> _STORED DATA_
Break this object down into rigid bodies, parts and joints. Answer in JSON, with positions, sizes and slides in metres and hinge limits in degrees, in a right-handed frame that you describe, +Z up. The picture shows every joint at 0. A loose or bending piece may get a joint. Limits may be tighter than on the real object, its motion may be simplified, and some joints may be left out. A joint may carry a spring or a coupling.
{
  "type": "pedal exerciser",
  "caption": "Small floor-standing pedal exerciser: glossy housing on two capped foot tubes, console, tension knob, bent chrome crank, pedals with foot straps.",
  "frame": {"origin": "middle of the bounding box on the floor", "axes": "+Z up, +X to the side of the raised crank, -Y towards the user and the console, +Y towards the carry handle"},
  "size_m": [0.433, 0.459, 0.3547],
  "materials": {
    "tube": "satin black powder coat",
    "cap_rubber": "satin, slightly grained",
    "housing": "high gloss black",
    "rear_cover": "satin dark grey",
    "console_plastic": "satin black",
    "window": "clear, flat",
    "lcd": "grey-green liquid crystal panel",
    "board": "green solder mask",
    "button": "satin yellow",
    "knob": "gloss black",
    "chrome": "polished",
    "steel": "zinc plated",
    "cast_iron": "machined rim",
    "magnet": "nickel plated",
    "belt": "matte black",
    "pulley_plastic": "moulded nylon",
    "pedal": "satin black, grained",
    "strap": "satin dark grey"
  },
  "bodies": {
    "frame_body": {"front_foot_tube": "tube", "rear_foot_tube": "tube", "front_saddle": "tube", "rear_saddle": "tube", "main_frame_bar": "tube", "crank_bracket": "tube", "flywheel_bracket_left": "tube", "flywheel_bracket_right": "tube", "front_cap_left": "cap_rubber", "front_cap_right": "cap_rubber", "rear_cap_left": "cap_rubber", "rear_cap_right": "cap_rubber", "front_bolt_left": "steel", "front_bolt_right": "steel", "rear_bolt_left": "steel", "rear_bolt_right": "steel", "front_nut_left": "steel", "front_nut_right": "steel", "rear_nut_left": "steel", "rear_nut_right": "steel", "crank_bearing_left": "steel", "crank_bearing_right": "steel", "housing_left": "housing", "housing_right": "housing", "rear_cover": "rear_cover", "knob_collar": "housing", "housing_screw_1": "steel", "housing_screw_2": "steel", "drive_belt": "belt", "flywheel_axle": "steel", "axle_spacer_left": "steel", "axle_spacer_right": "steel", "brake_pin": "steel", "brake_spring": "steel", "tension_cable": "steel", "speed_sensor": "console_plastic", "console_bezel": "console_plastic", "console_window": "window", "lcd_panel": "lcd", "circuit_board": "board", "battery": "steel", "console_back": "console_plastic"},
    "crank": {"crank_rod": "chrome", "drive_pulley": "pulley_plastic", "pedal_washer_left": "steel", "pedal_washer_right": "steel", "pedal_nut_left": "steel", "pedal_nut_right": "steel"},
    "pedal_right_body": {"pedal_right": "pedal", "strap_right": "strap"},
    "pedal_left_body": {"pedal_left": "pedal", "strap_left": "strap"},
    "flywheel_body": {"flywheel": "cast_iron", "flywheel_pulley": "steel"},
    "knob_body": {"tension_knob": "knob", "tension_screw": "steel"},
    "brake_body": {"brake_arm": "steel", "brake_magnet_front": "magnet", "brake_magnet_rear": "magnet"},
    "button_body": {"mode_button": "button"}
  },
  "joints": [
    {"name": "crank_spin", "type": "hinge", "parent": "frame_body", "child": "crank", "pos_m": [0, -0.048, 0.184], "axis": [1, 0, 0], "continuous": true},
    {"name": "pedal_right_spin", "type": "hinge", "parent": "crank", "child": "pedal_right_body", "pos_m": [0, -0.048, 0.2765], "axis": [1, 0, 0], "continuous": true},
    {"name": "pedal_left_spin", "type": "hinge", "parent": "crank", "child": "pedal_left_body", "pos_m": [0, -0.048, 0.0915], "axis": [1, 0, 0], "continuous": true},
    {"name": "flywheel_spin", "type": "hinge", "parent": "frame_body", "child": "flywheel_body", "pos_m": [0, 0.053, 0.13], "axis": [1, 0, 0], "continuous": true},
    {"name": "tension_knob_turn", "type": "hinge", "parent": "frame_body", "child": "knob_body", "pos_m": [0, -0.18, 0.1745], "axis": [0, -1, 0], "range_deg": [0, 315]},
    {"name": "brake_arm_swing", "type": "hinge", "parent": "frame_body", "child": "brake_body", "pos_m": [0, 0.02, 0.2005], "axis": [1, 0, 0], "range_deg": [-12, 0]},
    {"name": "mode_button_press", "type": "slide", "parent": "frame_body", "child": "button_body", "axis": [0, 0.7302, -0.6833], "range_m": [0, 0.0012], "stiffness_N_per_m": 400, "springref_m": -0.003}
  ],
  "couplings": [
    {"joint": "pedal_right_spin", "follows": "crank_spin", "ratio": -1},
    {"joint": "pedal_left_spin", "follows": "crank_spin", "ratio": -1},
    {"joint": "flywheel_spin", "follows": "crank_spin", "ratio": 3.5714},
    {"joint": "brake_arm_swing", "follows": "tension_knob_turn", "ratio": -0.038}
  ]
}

--

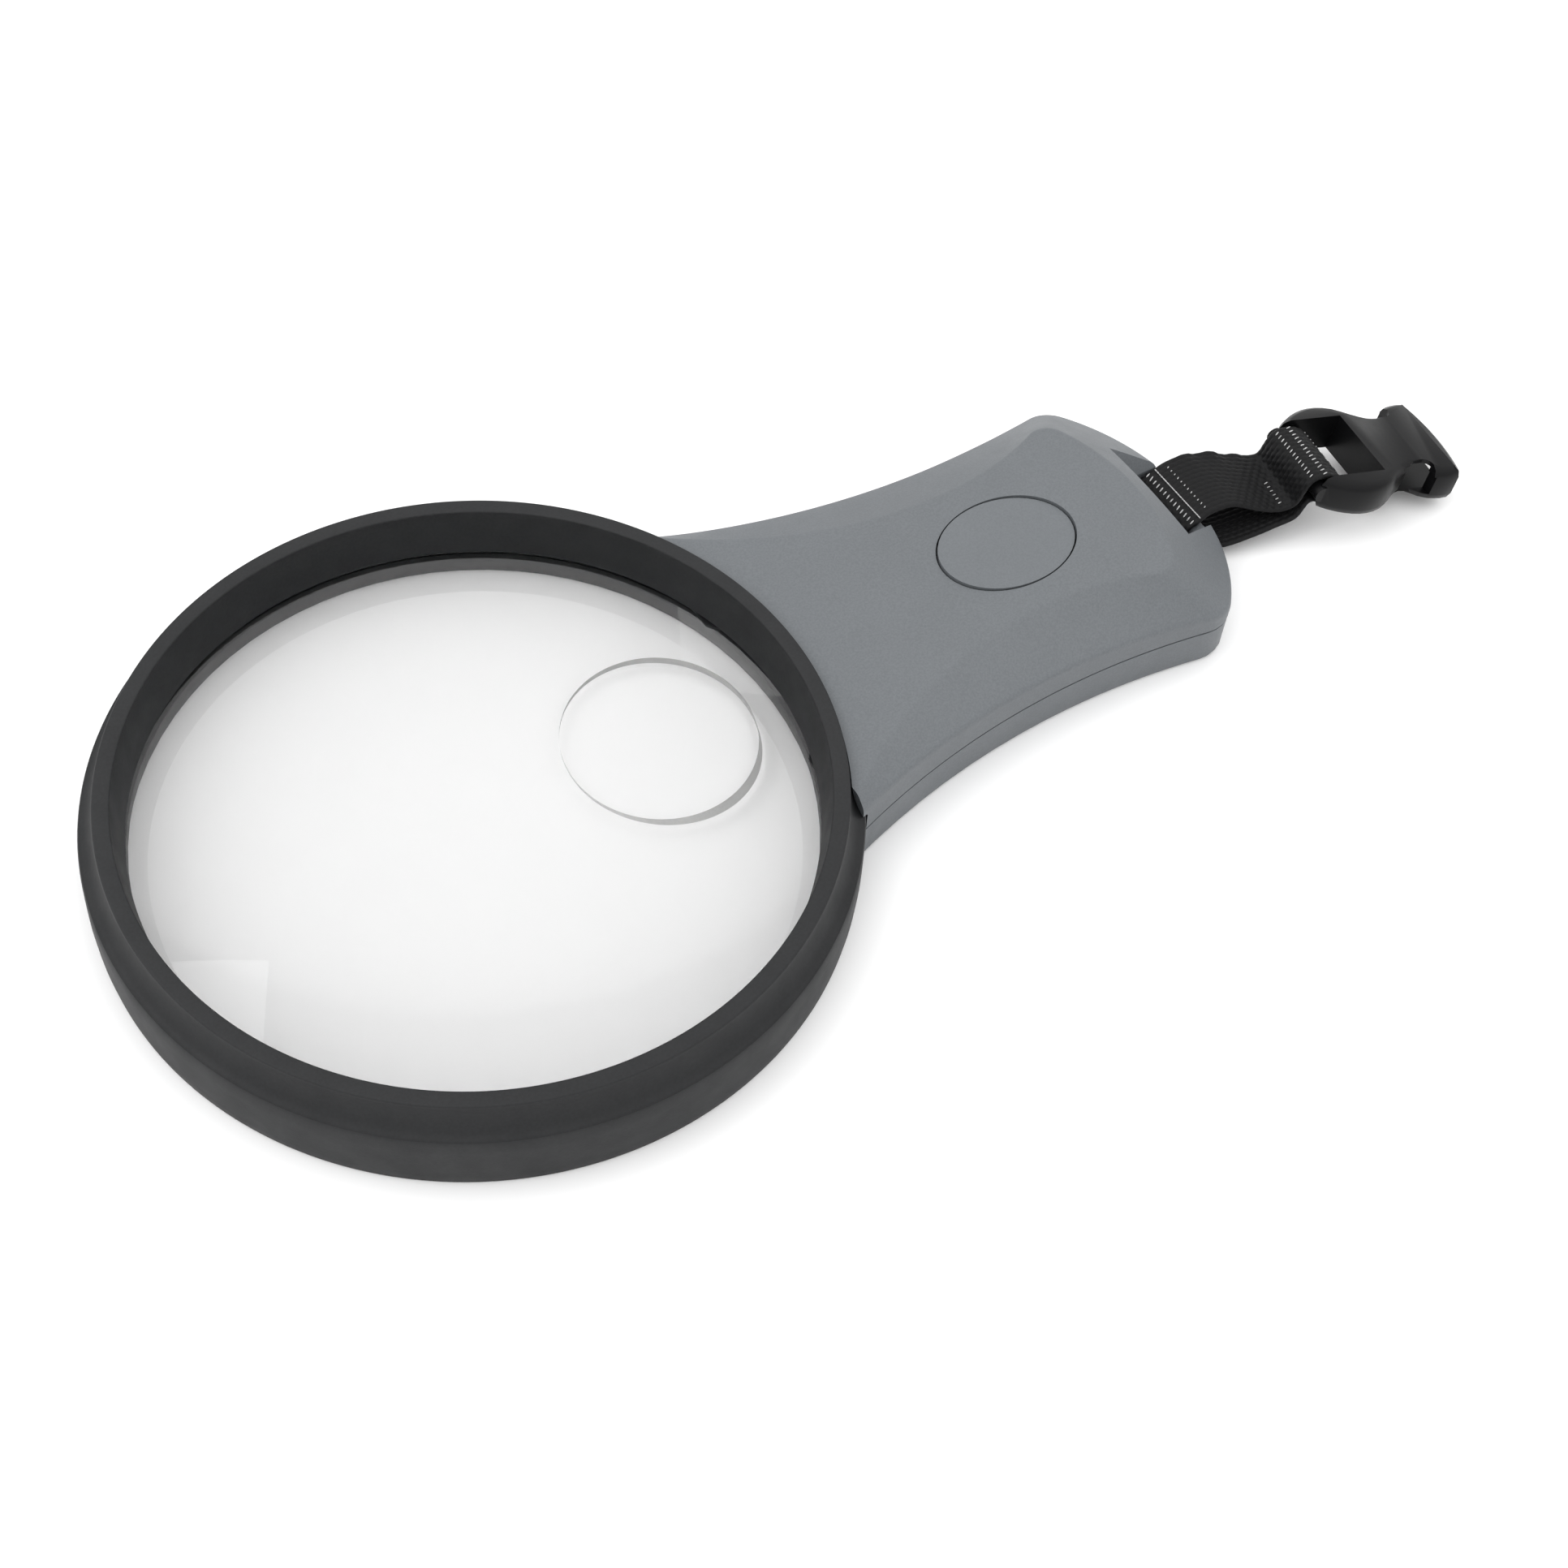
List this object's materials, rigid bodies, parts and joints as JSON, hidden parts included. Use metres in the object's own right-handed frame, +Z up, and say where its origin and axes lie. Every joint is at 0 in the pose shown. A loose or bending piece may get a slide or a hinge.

> _WHAT TO WORK ON_
Go through the listing above and pull out each line containing the word "handed".

> _SOLUTION TO THIS PROBLEM_
Break this object down into rigid bodies, parts and joints. Answer in JSON, with positions, sizes and slides in metres and hinge limits in degrees, in a right-handed frame that you describe, +Z up. The picture shows every joint at 0. A loose or bending piece may get a joint. Limits may be tighter than on the real object, its motion may be simplified, and some joints may be left out. A joint may carry a spring or a coupling.
List this object's materials, rigid bodies, parts and joints as JSON, hidden parts included. Use metres in the object's own right-handed frame, +Z up, and say where its origin and axes lie. Every joint is at 0 in the pose shown. A loose or bending piece may get a slide or a hinge.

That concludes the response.